Lorillard trades at about the same relative price-to-earnings as the other tobacco makers. Its market cap of $17 billion is far less than Altria’s $70 billion. A successful IPO or acquisition of its startup competitor, NJOY, could boost its valuation further, according to Kwon. “They could get rewarded by the publicity of NJOY’s IPO,” she says. “It might get their value noticed more.”
Lastly, Vapor is the pure play, the lone publicly traded e-cigarette company. Its performances suggest that the economics of e-cigarettes are difficult, as it trades at 85 cents a share and has lost money on flat earnings the past year. But others, like Swisher, have succeeded in building market share with savvy marketing, de Lozada says.
“There is a window with a bit of an opening now, but if they have to compete with big brands that are already established, their profit margins will be squeezed,” Kwon says. “And Big Tobacco has the advantage of huge distribution no one can match.”
More broadly, media firms could be a big winner regardless of which e-cigarettes prevail, because they’re being advertised on television – a venue where traditional cigarettes have been banned for years. It’s a new front for the tobacco industry, which still spends billions of dollars on other media, including magazine ads, promotions and sponsorships. That trend will probably accelerate in an all-out marketing e-cigarette war as Altria and Reynolds enter the market this year. And e-cigarettes already have outspent traditional cigarette makers advertising in major media this year, according to data by Kantar Media.
New frontiers in advertising and social media may win some of that spending. The Internet advertising industry could benefit from e-cigarettes supported by people online via the likes of Google’s recently launched “shared endorsement” service, which sells information about users’ endorsements. (It’s not a coincidence that digital entrepreneurs like Parker have entered the space.)
And what about Big Tobacco’s role? Altria and Reynolds need to compete, but the cost of a massive new marketing push in a sector where regulatory issues are still being sorted out might not make perfect sense, at least for now, analysts say, especially if such new costs mean any trade-off for tobacco company shareholders who purchase the stocks in part for their high dividend yields. “They are in a business that is highly profitable that does not require a whole lot of investment,” says Kwon, while noting a changing market could upend such reluctance. “This could be much different in the future, and this is something they will have to invest in. It’s in its very early stages, but it has potential to become something big, and it could have an impact.”
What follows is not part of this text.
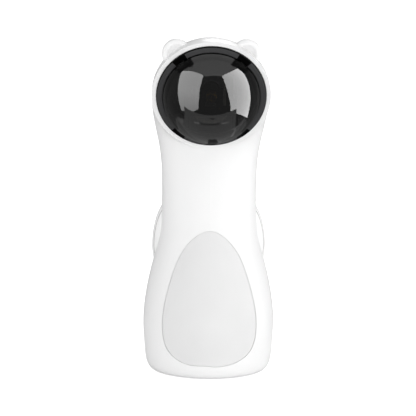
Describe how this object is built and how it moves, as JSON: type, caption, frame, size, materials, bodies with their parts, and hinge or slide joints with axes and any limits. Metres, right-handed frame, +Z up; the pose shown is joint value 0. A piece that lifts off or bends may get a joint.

Analyst Bonnie Herzog of Wells Fargo Securities sparked media attention with a report earlier this year that e-cigarette growth will continue for the next decade and overtake traditional smoking sales for U.S. tobacco companies. A number of analysts declined to comment, citing a pending earnings period for tobacco companies, and Herzog was not available for comment. However, big brokers have generally been recommending the stocks for their dividends and steady earnings, and analysts have expressed skepticism that e-cigarettes, with less than 1 percent of the total market, will make much impact anytime soon.
Meanwhile, the regulatory and legal issues surrounding their marketing has been slowed by Washington’s budget stalemate that led to government shutdown. A number of decisions are due soon that could bring clarity and more regulation.
“All of these big gains [for e-cigarettes] are coming at a time of zero regulation, no taxes and a lot of hype,” says one analyst who requested U.S. News to not use his name. “The bottom line is that only a limited number of people will switch once the playing field is leveled. Our research shows that it won’t happen because e-cigarettes are just not as satisfying.”